剧情介绍

  In 1961, Stanislaw Rozewicz created the novella film "Birth Certificate" in cooperation with his brother, Taduesz Rozewicz as screenwriter. Such brother tandems are rare in the history of film but aside from family ties, Stanislaw (born in 1924) and Taduesz (born in 1921) were mutually bound by their love for the cinema. They were born and grew up in Radomsk, a small town which had "its madmen and its saints" and most importanly, the "Kinema" cinema, as Stanislaw recalls: for him cinema is "heaven, the whole world, enchantment". Tadeusz says he considers cinema both a charming market stall and a mysterious temple. "All this savage land has always attracted and fascinated me," he says. "I am devoured by cinema and I devour cinema; I'm a cinema eater." But Taduesz Rozewicz, an eminent writer, admits this unique form of cooperation was a problem to him: "It is the presence of the other person not only in the process of writing, but at its very core, which is inserperable for me from absolute solitude." Some scenes the brothers wrote together; others were created by the writer himself, following discussions with the director. But from the perspective of time, it is "Birth Certificate", rather than "Echo" or "The Wicked Gate", that Taduesz describes as his most intimate film. This is understandable. The tradgey from September 1939 in Poland was for the Rozewicz brothers their personal "birth certificate". When working on the film, the director said "This time it is all about shaking off, getting rid of the psychological burden which the war was for all of us. ... Cooperation with my brother was in this case easier, as we share many war memories. We wanted to show to adult viewers a picture of war as seen by a child. ... In reality, it is the adults who created the real world of massacres. Children beheld the horrors coming back to life, exhumed from underneath the ground, overwhelming the earth."

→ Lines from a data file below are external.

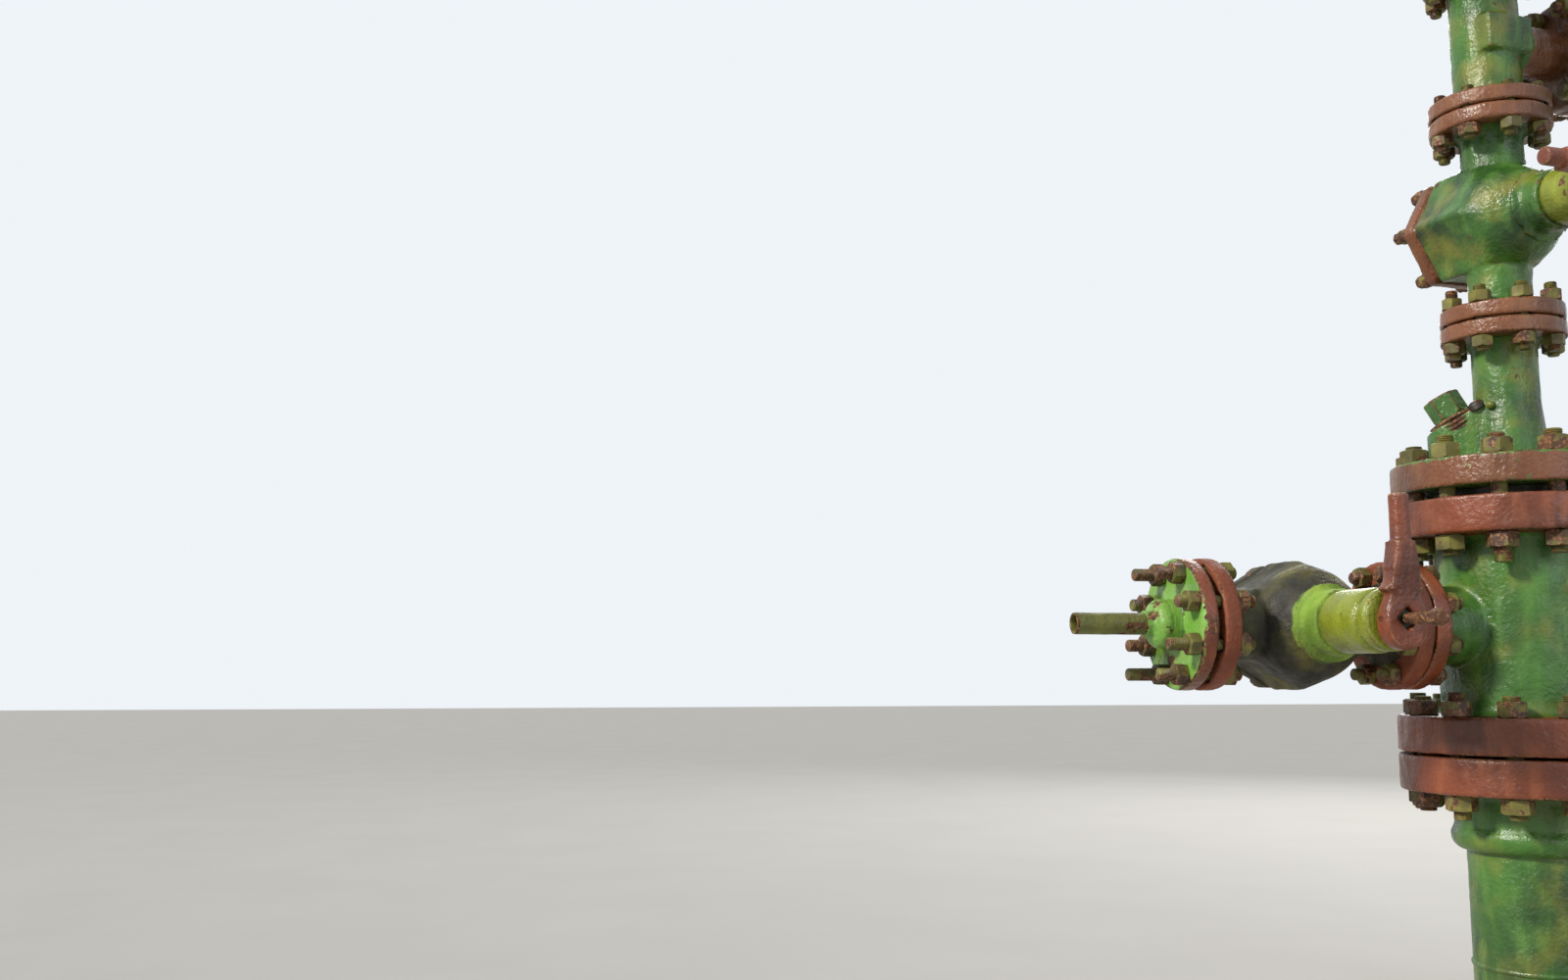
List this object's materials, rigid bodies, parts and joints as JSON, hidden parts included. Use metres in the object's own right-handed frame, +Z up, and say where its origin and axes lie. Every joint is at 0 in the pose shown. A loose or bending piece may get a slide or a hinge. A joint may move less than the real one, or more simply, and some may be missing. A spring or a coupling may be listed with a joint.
{
  "type": "oil wellhead valve stack",
  "caption": "Oil wellhead on its casing: tubing head with valved side outlets and a tree of flanged lever plug valves with a wing outlet.",
  "frame": {"origin": "centre of the casing pipe's foot, at ground level", "axes": "+Z up along the well, the left side outlet along -X, the side valves' stems along -Y"},
  "size_m": [1.518, 0.5462, 2.411],
  "materials": {
    "green_paint": "thick brushed enamel, chipped",
    "oxide_paint": "worn oxide red primer",
    "olive_paint": "grimy yellow-green enamel",
    "dirty_olive": "oily dirt over dark paint",
    "rusty_steel": "rusted",
    "bare_steel": "dull"
  },
  "bodies": {
    "root": {"casing_pipe": "green_paint", "casing_head": "green_paint", "lower_seal_ring": "bare_steel", "tubing_head": "green_paint", "upper_seal_ring": "bare_steel", "tree_adapter": "green_paint", "port_plug": "rusty_steel", "tree_tee": "green_paint", "top_flange": "green_paint", "gauge_pipe": "rusty_steel", "gaskets": "bare_steel", "left_blind_flange": "green_paint", "left_nipple": "olive_paint", "right_blind_flange": "green_paint", "right_nipple": "olive_paint", "left_valve_body": "dirty_olive", "left_valve_cover": "rusty_steel", "left_stem_housing": "olive_paint", "right_valve_body": "green_paint", "right_valve_cover": "rusty_steel", "right_stem_housing": "olive_paint", "right_plug": "bare_steel", "right_lever": "oxide_paint", "right_grease_screw": "rusty_steel", "master_valve_body": "green_paint", "master_valve_cover": "rusty_steel", "master_stem_housing": "olive_paint", "wing_valve_body": "green_paint", "wing_valve_cover": "rusty_steel", "wing_stem_housing": "olive_paint", "wing_plug": "bare_steel", "wing_lever": "oxide_paint", "wing_grease_screw": "rusty_steel", "upper_valve_body": "green_paint", "upper_valve_cover": "rusty_steel", "upper_stem_housing": "olive_paint", "upper_plug": "bare_steel", "upper_lever": "oxide_paint", "upper_grease_screw": "rusty_steel"},
    "left_handle": {"left_plug": "bare_steel", "left_lever": "oxide_paint", "left_grease_screw": "rusty_steel"},
    "master_handle": {"master_plug": "bare_steel", "master_lever": "oxide_paint", "master_grease_screw": "rusty_steel"}
  },
  "joints": [
    {"name": "left_valve_turn", "type": "hinge", "parent": "root", "child": "left_handle", "pos_m": [-0.393, -0.26, 0.598], "axis": [0, -1, 0], "range_deg": [0, 90]},
    {"name": "master_valve_turn", "type": "hinge", "parent": "root", "child": "master_handle", "pos_m": [0.03169, -0.25806, 1.263], "axis": [0.1219, -0.9925, 0], "range_deg": [0, 90]}
  ]
}
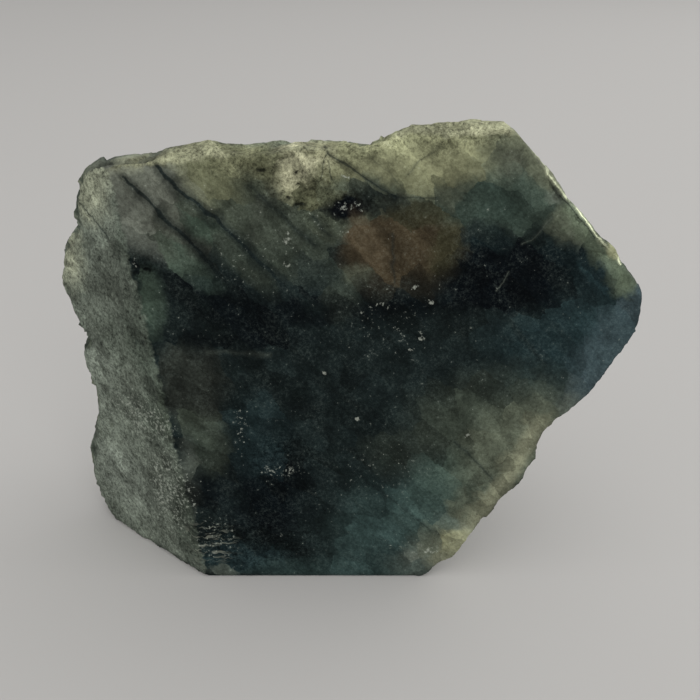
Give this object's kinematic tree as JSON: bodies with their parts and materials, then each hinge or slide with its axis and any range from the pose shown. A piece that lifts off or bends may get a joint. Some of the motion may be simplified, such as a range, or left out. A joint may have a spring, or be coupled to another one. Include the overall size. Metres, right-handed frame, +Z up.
{
  "type": "rough labradorite chunk",
  "caption": "Rough chunk of labradorite feldspar with a sawn front and base and broken, layered sides, standing on its base as a display mineral.",
  "frame": {"origin": "middle of the underside of the bounding box, on the surface that the chunk stands on", "axes": "+X from left to right across the sawn front, +Y from the sawn front to the broken back, +Z up"},
  "size_m": [0.12, 0.0492, 0.0975],
  "materials": {
    "labradorite": "sawn and rubbed smooth in front, granular and broken elsewhere"
  },
  "bodies": {
    "root": {"labradorite_chunk": "labradorite"}
  },
  "joints": []
}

  The principle of composition of "Birth Certificate" is not obvious. When watching a novella film, we tend to think in terms of traditional theatre. We expect that a miniature story will finish with a sharp point; the three film novellas in Rozewicz's work lack this feature. We do not know what will be happen to the boy making his alone through the forest towards the end of "On the Road". We do not know whether in "Letter from the Camp", the help offered by the small heroes to a Soviet prisoner will rescue him from the unknown fate of his compatriots. The fate of the Jewish girl from "Drop of Blood" is also unclear. Will she keep her new impersonation as "Marysia Malinowska"? Or will the Nazis make her into a representative of the "Nordic race"? Those questions were asked by the director for a reason. He preceived war as chaos and perdition, and not as linear history that could be reflected in a plot. Although "Birth Certificate" is saturated with moral content, it does not aim to be a morality play. But with the immense pressure of reality, no varient of fate should be excluded. This approached can be compared wth Krzysztof Kieslowski's "Blind Chance" 25 years later, which pictured dramatic choices of a different era.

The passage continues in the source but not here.